PROBLEM
Write out the listing exactly as it is given.

SOURCE EXCERPT
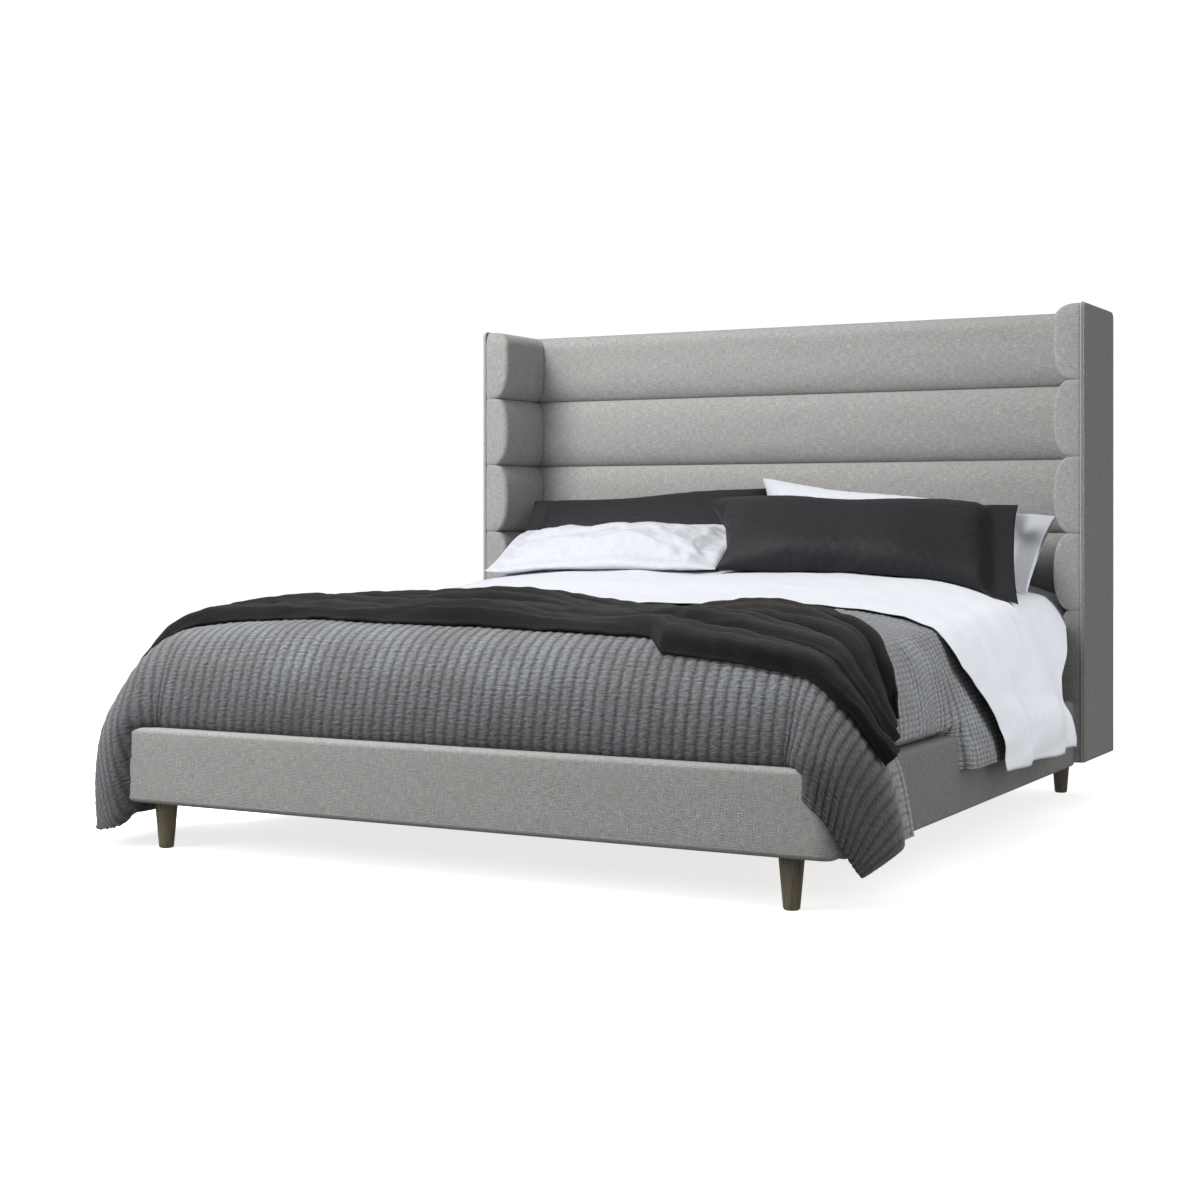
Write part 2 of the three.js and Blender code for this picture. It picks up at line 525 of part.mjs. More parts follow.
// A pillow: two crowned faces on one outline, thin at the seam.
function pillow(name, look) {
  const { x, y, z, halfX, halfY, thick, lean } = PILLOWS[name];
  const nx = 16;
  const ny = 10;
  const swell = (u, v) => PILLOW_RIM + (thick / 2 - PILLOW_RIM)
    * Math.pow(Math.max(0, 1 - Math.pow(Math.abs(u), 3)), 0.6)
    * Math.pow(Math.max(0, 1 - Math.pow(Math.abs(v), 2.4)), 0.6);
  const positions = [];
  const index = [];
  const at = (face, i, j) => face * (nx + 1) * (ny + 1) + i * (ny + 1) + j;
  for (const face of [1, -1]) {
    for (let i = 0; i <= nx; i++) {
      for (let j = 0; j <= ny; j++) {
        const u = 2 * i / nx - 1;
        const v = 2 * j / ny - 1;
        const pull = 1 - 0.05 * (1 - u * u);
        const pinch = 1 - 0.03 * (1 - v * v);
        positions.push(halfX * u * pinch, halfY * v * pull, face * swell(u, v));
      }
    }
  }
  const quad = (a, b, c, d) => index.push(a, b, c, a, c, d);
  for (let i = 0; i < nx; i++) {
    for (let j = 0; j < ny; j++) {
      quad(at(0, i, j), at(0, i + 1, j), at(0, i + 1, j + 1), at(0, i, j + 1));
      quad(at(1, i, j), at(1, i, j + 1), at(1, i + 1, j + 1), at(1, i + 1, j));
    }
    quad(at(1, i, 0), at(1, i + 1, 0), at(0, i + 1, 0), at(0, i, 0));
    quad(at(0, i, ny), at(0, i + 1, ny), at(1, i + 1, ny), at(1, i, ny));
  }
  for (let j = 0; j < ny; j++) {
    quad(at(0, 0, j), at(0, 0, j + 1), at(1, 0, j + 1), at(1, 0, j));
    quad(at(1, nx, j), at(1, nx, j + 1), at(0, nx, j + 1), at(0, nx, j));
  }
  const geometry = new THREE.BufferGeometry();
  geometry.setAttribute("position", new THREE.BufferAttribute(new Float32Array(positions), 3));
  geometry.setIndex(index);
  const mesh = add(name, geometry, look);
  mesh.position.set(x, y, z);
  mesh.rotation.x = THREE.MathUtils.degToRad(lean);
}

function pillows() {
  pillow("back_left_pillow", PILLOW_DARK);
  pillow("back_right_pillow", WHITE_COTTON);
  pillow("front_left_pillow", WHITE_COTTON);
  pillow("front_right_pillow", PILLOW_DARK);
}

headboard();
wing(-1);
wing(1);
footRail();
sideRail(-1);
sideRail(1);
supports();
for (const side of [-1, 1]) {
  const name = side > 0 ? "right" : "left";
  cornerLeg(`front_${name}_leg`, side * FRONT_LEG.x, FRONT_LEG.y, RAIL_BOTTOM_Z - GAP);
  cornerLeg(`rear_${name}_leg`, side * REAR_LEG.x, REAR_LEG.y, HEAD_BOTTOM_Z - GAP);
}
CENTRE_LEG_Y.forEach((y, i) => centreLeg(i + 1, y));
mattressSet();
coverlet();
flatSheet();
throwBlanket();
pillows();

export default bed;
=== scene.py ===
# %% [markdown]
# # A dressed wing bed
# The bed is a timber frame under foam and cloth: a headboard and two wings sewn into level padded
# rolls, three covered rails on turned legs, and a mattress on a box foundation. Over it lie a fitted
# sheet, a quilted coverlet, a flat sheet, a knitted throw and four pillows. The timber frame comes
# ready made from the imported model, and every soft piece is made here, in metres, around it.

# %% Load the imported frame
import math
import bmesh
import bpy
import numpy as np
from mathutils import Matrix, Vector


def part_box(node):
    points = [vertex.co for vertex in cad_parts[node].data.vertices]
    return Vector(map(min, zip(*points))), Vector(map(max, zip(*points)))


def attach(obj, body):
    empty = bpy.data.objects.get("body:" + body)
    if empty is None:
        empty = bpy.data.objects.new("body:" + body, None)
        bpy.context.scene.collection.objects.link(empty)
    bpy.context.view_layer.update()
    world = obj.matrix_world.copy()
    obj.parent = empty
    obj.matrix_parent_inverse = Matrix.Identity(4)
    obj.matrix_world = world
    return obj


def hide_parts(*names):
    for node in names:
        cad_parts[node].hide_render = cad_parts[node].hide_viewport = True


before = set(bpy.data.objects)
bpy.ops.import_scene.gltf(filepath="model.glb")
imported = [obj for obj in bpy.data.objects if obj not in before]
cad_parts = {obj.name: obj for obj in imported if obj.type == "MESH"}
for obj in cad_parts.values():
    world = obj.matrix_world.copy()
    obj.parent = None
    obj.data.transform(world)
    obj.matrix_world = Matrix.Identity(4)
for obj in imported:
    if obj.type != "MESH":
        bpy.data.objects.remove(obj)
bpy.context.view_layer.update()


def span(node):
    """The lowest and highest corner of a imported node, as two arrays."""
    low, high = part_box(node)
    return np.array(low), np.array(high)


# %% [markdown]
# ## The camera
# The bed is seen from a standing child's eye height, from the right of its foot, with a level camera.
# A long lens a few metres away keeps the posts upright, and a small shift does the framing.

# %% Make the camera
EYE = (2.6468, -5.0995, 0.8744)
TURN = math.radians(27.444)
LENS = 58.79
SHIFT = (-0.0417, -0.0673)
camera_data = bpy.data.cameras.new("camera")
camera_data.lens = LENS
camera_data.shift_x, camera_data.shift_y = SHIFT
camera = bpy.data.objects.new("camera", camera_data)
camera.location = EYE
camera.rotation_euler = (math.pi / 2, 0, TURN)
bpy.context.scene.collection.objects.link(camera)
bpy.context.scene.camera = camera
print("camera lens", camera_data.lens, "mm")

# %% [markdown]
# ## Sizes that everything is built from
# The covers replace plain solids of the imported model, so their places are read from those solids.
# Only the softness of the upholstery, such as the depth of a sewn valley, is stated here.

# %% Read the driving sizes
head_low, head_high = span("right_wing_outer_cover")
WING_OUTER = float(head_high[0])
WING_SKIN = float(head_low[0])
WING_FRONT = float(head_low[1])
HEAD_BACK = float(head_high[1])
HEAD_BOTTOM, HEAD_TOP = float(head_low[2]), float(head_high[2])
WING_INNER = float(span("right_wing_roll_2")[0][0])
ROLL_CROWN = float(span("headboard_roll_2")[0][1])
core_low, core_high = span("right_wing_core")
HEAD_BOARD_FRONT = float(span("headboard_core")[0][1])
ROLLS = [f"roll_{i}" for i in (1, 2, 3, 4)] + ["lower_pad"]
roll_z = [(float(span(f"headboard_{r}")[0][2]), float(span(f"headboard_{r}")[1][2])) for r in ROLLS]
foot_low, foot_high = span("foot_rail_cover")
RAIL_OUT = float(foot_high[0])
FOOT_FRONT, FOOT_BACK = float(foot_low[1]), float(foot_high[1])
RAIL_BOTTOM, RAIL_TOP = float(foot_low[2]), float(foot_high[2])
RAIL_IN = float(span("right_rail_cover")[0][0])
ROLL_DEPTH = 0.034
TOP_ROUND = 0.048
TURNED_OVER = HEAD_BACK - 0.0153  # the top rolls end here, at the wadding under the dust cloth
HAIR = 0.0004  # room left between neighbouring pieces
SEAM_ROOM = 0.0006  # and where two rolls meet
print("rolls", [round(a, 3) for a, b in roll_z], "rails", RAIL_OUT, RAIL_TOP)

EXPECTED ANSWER
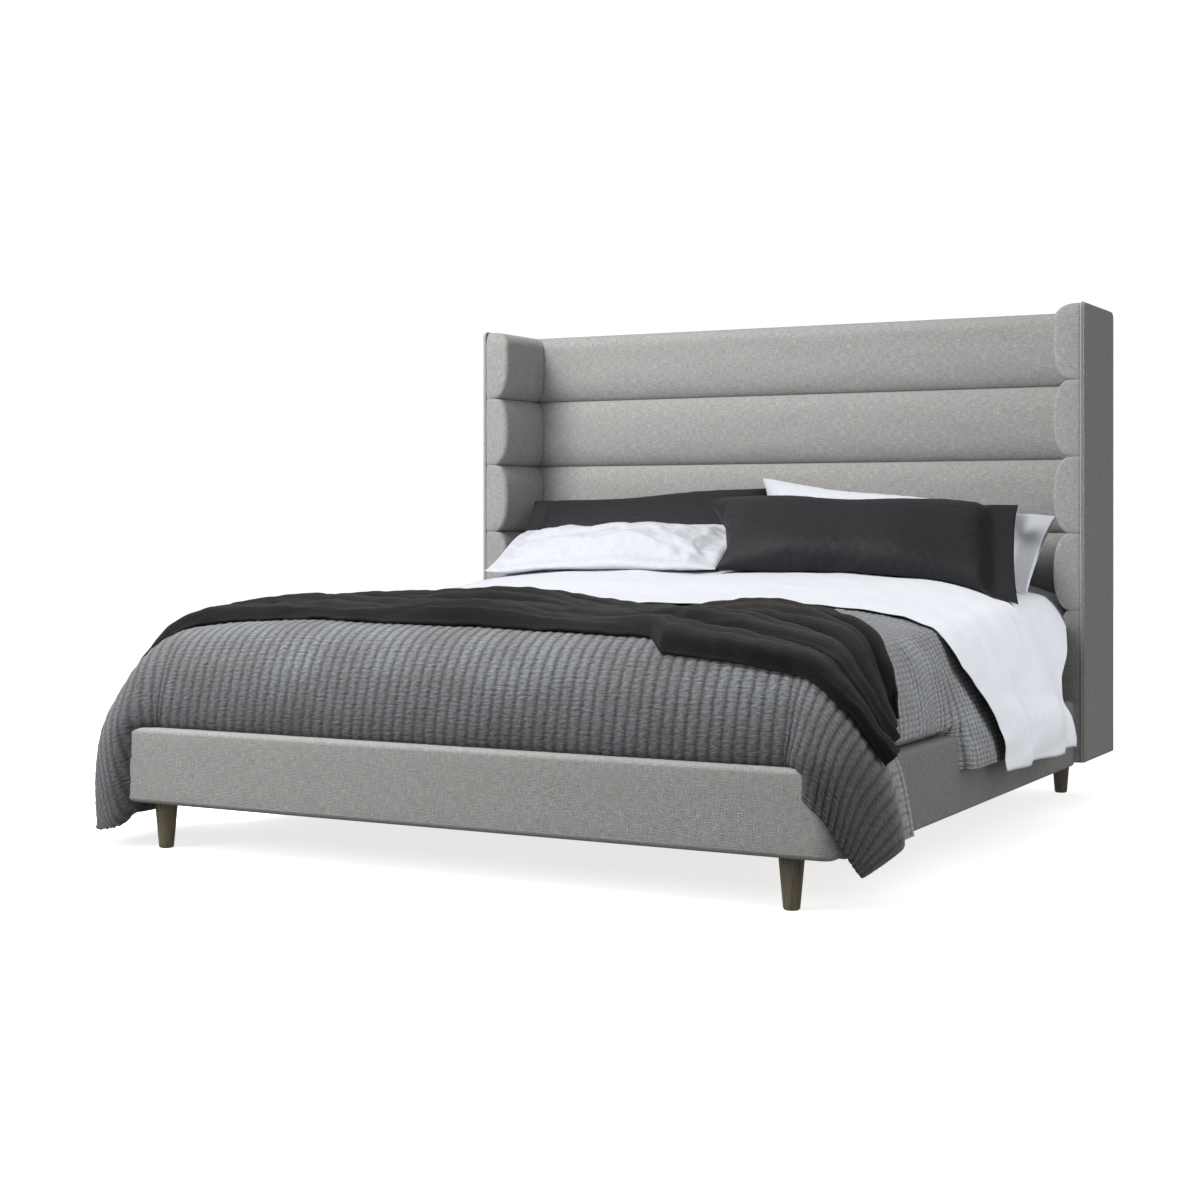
Write part 2 of the three.js and Blender code for this picture. It picks up at line 525 of part.mjs. More parts follow.
// A pillow: two crowned faces on one outline, thin at the seam.
function pillow(name, look) {
  const { x, y, z, halfX, halfY, thick, lean } = PILLOWS[name];
  const nx = 16;
  const ny = 10;
  const swell = (u, v) => PILLOW_RIM + (thick / 2 - PILLOW_RIM)
    * Math.pow(Math.max(0, 1 - Math.pow(Math.abs(u), 3)), 0.6)
    * Math.pow(Math.max(0, 1 - Math.pow(Math.abs(v), 2.4)), 0.6);
  const positions = [];
  const index = [];
  const at = (face, i, j) => face * (nx + 1) * (ny + 1) + i * (ny + 1) + j;
  for (const face of [1, -1]) {
    for (let i = 0; i <= nx; i++) {
      for (let j = 0; j <= ny; j++) {
        const u = 2 * i / nx - 1;
        const v = 2 * j / ny - 1;
        const pull = 1 - 0.05 * (1 - u * u);
        const pinch = 1 - 0.03 * (1 - v * v);
        positions.push(halfX * u * pinch, halfY * v * pull, face * swell(u, v));
      }
    }
  }
  const quad = (a, b, c, d) => index.push(a, b, c, a, c, d);
  for (let i = 0; i < nx; i++) {
    for (let j = 0; j < ny; j++) {
      quad(at(0, i, j), at(0, i + 1, j), at(0, i + 1, j + 1), at(0, i, j + 1));
      quad(at(1, i, j), at(1, i, j + 1), at(1, i + 1, j + 1), at(1, i + 1, j));
    }
    quad(at(1, i, 0), at(1, i + 1, 0), at(0, i + 1, 0), at(0, i, 0));
    quad(at(0, i, ny), at(0, i + 1, ny), at(1, i + 1, ny), at(1, i, ny));
  }
  for (let j = 0; j < ny; j++) {
    quad(at(0, 0, j), at(0, 0, j + 1), at(1, 0, j + 1), at(1, 0, j));
    quad(at(1, nx, j), at(1, nx, j + 1), at(0, nx, j + 1), at(0, nx, j));
  }
  const geometry = new THREE.BufferGeometry();
  geometry.setAttribute("position", new THREE.BufferAttribute(new Float32Array(positions), 3));
  geometry.setIndex(index);
  const mesh = add(name, geometry, look);
  mesh.position.set(x, y, z);
  mesh.rotation.x = THREE.MathUtils.degToRad(lean);
}

function pillows() {
  pillow("back_left_pillow", PILLOW_DARK);
  pillow("back_right_pillow", WHITE_COTTON);
  pillow("front_left_pillow", WHITE_COTTON);
  pillow("front_right_pillow", PILLOW_DARK);
}

headboard();
wing(-1);
wing(1);
footRail();
sideRail(-1);
sideRail(1);
supports();
for (const side of [-1, 1]) {
  const name = side > 0 ? "right" : "left";
  cornerLeg(`front_${name}_leg`, side * FRONT_LEG.x, FRONT_LEG.y, RAIL_BOTTOM_Z - GAP);
  cornerLeg(`rear_${name}_leg`, side * REAR_LEG.x, REAR_LEG.y, HEAD_BOTTOM_Z - GAP);
}
CENTRE_LEG_Y.forEach((y, i) => centreLeg(i + 1, y));
mattressSet();
coverlet();
flatSheet();
throwBlanket();
pillows();

export default bed;
=== scene.py ===
# %% [markdown]
# # A dressed wing bed
# The bed is a timber frame under foam and cloth: a headboard and two wings sewn into level padded
# rolls, three covered rails on turned legs, and a mattress on a box foundation. Over it lie a fitted
# sheet, a quilted coverlet, a flat sheet, a knitted throw and four pillows. The timber frame comes
# ready made from the imported model, and every soft piece is made here, in metres, around it.

# %% Load the imported frame
import math
import bmesh
import bpy
import numpy as np
from mathutils import Matrix, Vector


def part_box(node):
    points = [vertex.co for vertex in cad_parts[node].data.vertices]
    return Vector(map(min, zip(*points))), Vector(map(max, zip(*points)))


def attach(obj, body):
    empty = bpy.data.objects.get("body:" + body)
    if empty is None:
        empty = bpy.data.objects.new("body:" + body, None)
        bpy.context.scene.collection.objects.link(empty)
    bpy.context.view_layer.update()
    world = obj.matrix_world.copy()
    obj.parent = empty
    obj.matrix_parent_inverse = Matrix.Identity(4)
    obj.matrix_world = world
    return obj


def hide_parts(*names):
    for node in names:
        cad_parts[node].hide_render = cad_parts[node].hide_viewport = True


before = set(bpy.data.objects)
bpy.ops.import_scene.gltf(filepath="model.glb")
imported = [obj for obj in bpy.data.objects if obj not in before]
cad_parts = {obj.name: obj for obj in imported if obj.type == "MESH"}
for obj in cad_parts.values():
    world = obj.matrix_world.copy()
    obj.parent = None
    obj.data.transform(world)
    obj.matrix_world = Matrix.Identity(4)
for obj in imported:
    if obj.type != "MESH":
        bpy.data.objects.remove(obj)
bpy.context.view_layer.update()


def span(node):
    """The lowest and highest corner of a imported node, as two arrays."""
    low, high = part_box(node)
    return np.array(low), np.array(high)


# %% [markdown]
# ## The camera
# The bed is seen from a standing child's eye height, from the right of its foot, with a level camera.
# A long lens a few metres away keeps the posts upright, and a small shift does the framing.

# %% Make the camera
EYE = (2.6468, -5.0995, 0.8744)
TURN = math.radians(27.444)
LENS = 58.79
SHIFT = (-0.0417, -0.0673)
camera_data = bpy.data.cameras.new("camera")
camera_data.lens = LENS
camera_data.shift_x, camera_data.shift_y = SHIFT
camera = bpy.data.objects.new("camera", camera_data)
camera.location = EYE
camera.rotation_euler = (math.pi / 2, 0, TURN)
bpy.context.scene.collection.objects.link(camera)
bpy.context.scene.camera = camera
print("camera lens", camera_data.lens, "mm")

# %% [markdown]
# ## Sizes that everything is built from
# The covers replace plain solids of the imported model, so their places are read from those solids.
# Only the softness of the upholstery, such as the depth of a sewn valley, is stated here.

# %% Read the driving sizes
head_low, head_high = span("right_wing_outer_cover")
WING_OUTER = float(head_high[0])
WING_SKIN = float(head_low[0])
WING_FRONT = float(head_low[1])
HEAD_BACK = float(head_high[1])
HEAD_BOTTOM, HEAD_TOP = float(head_low[2]), float(head_high[2])
WING_INNER = float(span("right_wing_roll_2")[0][0])
ROLL_CROWN = float(span("headboard_roll_2")[0][1])
core_low, core_high = span("right_wing_core")
HEAD_BOARD_FRONT = float(span("headboard_core")[0][1])
ROLLS = [f"roll_{i}" for i in (1, 2, 3, 4)] + ["lower_pad"]
roll_z = [(float(span(f"headboard_{r}")[0][2]), float(span(f"headboard_{r}")[1][2])) for r in ROLLS]
foot_low, foot_high = span("foot_rail_cover")
RAIL_OUT = float(foot_high[0])
FOOT_FRONT, FOOT_BACK = float(foot_low[1]), float(foot_high[1])
RAIL_BOTTOM, RAIL_TOP = float(foot_low[2]), float(foot_high[2])
RAIL_IN = float(span("right_rail_cover")[0][0])
ROLL_DEPTH = 0.034
TOP_ROUND = 0.048
TURNED_OVER = HEAD_BACK - 0.0153  # the top rolls end here, at the wadding under the dust cloth
HAIR = 0.0004  # room left between neighbouring pieces
SEAM_ROOM = 0.0006  # and where two rolls meet
print("rolls", [round(a, 3) for a, b in roll_z], "rails", RAIL_OUT, RAIL_TOP)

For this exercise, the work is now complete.